_Instruction_
Write out exactly the lines that run from the line containing "off the wall" through the line containing "from mathutils import Matrix, Vector"; both end lines belong to the answer.

_Given data_
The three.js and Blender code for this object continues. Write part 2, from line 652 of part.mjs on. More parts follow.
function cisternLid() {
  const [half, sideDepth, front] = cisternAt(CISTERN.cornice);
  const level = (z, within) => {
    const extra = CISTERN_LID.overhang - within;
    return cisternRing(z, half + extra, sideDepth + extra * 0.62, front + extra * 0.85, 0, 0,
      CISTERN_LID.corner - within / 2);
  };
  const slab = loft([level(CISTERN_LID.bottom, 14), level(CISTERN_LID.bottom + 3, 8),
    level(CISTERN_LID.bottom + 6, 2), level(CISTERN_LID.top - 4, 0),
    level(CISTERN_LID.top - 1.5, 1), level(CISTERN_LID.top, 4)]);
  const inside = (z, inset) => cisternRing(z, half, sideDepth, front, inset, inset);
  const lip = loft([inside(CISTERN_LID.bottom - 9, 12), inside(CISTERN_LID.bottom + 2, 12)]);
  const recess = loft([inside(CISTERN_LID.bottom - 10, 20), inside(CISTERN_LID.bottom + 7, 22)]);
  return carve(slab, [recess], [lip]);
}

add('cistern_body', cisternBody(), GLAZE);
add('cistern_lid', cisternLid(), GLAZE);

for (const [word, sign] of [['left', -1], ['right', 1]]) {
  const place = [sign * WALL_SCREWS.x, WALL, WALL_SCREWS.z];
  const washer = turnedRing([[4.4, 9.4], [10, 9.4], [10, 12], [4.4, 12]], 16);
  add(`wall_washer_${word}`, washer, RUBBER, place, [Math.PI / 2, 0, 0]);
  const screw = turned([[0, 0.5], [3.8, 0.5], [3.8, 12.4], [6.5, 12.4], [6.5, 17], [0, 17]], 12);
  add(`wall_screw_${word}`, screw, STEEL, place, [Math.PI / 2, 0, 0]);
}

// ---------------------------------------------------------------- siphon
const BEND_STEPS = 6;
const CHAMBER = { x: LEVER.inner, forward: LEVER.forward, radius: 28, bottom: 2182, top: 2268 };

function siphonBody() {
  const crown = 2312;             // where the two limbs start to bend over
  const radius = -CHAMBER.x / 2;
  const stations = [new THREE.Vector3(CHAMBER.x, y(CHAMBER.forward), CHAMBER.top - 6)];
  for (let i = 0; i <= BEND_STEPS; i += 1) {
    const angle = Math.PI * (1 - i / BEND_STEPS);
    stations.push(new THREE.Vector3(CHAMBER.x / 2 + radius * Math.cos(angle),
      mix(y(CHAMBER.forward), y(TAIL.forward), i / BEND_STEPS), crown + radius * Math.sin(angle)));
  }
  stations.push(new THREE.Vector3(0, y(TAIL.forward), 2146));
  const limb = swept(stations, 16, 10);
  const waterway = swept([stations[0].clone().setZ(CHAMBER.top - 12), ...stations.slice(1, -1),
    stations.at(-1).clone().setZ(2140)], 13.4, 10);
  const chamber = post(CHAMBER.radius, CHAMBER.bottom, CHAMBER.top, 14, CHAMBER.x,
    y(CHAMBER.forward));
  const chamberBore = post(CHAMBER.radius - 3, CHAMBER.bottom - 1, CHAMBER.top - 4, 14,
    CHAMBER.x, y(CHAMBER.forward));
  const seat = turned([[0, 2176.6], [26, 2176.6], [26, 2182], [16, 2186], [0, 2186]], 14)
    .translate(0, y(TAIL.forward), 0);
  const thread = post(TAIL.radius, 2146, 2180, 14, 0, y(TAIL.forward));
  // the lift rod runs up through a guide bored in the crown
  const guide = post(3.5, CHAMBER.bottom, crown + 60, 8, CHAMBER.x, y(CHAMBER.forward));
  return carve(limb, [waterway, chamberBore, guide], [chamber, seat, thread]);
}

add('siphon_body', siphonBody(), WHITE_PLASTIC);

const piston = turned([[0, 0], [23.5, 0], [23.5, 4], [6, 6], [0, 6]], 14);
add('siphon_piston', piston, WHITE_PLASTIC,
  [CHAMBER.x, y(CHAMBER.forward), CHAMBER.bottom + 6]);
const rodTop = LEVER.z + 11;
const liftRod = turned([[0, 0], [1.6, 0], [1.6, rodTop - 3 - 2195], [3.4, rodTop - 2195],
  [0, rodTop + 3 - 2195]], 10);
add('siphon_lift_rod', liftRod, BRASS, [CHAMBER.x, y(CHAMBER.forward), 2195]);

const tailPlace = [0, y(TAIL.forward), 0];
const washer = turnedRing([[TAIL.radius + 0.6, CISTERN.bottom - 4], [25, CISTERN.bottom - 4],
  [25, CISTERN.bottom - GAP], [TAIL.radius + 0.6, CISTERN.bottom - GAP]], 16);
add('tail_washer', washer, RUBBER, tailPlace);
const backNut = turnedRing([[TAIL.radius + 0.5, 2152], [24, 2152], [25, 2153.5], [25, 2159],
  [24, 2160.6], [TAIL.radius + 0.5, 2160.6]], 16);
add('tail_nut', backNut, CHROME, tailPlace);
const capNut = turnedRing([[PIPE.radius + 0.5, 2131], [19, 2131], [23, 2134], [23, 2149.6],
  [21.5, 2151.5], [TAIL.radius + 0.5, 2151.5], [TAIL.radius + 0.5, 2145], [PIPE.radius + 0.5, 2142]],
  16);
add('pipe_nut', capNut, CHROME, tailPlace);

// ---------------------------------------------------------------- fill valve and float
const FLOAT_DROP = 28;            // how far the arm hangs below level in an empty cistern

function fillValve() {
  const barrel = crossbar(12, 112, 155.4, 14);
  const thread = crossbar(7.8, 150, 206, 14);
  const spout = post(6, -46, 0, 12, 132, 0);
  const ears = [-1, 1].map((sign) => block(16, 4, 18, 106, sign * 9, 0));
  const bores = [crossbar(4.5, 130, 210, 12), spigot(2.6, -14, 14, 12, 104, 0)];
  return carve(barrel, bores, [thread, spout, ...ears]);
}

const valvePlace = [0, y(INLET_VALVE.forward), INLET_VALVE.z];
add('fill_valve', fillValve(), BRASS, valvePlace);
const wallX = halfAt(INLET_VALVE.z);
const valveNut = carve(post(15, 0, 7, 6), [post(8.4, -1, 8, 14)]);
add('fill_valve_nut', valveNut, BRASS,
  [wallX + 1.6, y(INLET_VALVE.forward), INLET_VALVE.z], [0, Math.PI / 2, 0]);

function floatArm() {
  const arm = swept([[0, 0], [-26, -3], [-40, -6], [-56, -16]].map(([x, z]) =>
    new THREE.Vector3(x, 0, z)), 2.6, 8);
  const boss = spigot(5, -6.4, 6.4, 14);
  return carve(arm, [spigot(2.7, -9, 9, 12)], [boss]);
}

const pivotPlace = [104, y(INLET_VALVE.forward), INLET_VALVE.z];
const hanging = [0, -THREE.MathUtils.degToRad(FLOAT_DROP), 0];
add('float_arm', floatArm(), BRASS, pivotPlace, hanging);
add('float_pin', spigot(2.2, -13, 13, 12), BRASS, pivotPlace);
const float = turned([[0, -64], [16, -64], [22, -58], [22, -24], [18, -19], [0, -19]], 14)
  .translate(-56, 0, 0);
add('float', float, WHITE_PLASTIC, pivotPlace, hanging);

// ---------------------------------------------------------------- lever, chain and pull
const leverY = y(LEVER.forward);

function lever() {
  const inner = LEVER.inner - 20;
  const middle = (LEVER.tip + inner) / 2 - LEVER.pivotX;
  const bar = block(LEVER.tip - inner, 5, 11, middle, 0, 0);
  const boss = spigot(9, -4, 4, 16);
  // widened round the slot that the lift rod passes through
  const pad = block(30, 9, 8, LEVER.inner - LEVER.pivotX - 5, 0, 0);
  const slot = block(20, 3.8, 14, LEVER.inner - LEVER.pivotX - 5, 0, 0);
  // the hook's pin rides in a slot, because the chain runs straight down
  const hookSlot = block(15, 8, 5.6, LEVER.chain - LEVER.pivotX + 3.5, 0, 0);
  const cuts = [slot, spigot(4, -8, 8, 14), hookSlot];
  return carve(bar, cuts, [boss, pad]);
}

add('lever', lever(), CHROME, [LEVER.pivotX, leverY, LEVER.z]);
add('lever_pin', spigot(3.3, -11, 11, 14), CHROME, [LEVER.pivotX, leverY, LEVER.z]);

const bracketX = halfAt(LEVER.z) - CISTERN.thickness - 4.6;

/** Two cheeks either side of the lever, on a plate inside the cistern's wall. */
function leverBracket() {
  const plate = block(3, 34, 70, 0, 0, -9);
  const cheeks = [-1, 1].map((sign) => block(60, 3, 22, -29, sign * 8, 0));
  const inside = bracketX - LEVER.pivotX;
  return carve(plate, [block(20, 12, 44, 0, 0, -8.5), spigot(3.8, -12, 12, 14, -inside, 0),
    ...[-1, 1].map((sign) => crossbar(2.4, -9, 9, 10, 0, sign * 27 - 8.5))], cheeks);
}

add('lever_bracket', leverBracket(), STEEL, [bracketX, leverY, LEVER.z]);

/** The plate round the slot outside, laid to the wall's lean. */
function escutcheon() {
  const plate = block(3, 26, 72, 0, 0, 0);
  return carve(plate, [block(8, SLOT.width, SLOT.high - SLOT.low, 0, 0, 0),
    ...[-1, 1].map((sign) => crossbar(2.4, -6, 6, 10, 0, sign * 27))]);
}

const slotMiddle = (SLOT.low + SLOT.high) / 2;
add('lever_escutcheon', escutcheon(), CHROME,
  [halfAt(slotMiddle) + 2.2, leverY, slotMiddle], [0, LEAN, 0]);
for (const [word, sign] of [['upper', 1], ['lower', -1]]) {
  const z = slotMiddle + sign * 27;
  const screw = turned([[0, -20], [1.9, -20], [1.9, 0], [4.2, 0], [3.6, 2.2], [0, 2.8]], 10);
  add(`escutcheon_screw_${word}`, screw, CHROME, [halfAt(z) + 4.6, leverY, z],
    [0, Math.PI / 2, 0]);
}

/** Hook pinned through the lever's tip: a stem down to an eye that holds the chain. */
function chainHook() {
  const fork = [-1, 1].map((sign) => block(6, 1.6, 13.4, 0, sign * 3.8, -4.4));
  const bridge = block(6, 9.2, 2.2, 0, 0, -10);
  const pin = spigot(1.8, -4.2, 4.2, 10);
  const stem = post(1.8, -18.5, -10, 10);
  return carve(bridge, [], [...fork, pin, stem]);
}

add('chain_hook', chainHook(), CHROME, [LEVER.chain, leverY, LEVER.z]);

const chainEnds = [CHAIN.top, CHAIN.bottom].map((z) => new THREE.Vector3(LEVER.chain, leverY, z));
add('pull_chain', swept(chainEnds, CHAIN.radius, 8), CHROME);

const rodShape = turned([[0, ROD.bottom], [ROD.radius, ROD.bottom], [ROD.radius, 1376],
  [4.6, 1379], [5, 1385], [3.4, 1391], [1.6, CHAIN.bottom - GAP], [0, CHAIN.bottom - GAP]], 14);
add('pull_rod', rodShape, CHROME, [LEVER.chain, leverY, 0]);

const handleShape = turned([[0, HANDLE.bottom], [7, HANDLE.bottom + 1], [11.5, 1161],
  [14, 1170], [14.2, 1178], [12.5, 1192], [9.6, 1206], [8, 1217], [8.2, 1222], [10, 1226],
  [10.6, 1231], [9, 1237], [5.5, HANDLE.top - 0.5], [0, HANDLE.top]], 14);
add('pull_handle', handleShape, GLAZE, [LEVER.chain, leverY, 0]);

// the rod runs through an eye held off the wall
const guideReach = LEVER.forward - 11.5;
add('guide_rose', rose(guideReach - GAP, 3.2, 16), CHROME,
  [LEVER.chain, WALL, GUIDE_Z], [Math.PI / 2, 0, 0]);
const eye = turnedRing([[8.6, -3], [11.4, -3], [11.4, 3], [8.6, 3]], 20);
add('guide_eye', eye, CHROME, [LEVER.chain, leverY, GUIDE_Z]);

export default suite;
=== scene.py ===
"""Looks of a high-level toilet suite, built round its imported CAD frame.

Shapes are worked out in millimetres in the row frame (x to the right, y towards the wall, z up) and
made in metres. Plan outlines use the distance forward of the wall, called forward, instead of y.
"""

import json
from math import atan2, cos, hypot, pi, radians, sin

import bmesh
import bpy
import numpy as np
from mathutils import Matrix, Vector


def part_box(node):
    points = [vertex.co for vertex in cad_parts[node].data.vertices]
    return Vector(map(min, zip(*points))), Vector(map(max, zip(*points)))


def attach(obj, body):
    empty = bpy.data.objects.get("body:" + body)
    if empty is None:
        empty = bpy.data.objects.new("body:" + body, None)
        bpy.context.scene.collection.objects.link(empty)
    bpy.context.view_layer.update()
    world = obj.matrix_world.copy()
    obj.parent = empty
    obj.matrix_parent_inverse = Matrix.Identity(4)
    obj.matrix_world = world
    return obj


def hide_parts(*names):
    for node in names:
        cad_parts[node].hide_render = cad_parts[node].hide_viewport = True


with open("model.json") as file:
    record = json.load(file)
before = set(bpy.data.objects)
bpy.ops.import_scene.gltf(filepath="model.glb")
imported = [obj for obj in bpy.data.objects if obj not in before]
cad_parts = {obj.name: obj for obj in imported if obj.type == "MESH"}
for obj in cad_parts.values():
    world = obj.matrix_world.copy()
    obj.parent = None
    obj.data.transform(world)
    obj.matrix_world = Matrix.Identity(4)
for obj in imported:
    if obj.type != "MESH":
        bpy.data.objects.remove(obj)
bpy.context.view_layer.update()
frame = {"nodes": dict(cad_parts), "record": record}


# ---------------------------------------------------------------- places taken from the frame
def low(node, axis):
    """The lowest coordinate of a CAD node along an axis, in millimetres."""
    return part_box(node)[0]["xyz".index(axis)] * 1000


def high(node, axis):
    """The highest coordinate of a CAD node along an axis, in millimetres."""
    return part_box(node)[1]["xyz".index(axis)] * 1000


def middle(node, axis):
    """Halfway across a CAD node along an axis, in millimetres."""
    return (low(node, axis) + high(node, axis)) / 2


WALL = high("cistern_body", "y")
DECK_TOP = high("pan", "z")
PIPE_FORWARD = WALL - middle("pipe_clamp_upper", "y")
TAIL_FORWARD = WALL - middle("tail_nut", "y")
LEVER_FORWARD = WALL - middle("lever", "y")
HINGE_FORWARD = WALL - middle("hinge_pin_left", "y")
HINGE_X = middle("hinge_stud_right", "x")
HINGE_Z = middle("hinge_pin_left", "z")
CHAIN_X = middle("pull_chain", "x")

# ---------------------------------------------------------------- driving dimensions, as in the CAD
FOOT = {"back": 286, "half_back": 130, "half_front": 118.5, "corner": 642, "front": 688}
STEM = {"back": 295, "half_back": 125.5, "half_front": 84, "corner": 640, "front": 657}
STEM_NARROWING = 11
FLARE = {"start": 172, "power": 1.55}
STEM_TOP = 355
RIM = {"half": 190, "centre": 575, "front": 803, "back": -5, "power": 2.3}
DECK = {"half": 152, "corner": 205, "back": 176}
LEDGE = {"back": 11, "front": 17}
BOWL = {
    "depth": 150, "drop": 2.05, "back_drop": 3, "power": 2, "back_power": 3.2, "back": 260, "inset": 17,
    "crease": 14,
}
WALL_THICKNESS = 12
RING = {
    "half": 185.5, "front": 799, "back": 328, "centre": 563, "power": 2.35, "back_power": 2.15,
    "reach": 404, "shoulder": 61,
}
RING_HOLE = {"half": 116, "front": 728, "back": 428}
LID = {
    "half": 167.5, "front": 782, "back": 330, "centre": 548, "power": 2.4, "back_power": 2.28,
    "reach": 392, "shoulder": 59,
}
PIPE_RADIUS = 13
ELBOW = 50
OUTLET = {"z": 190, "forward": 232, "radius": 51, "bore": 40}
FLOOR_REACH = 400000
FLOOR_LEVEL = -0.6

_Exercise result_
// the rod runs through an eye held off the wall
const guideReach = LEVER.forward - 11.5;
add('guide_rose', rose(guideReach - GAP, 3.2, 16), CHROME,
  [LEVER.chain, WALL, GUIDE_Z], [Math.PI / 2, 0, 0]);
const eye = turnedRing([[8.6, -3], [11.4, -3], [11.4, 3], [8.6, 3]], 20);
add('guide_eye', eye, CHROME, [LEVER.chain, leverY, GUIDE_Z]);

export default suite;
=== scene.py ===
"""Looks of a high-level toilet suite, built round its imported CAD frame.

Shapes are worked out in millimetres in the row frame (x to the right, y towards the wall, z up) and
made in metres. Plan outlines use the distance forward of the wall, called forward, instead of y.
"""

import json
from math import atan2, cos, hypot, pi, radians, sin

import bmesh
import bpy
import numpy as np
from mathutils import Matrix, Vector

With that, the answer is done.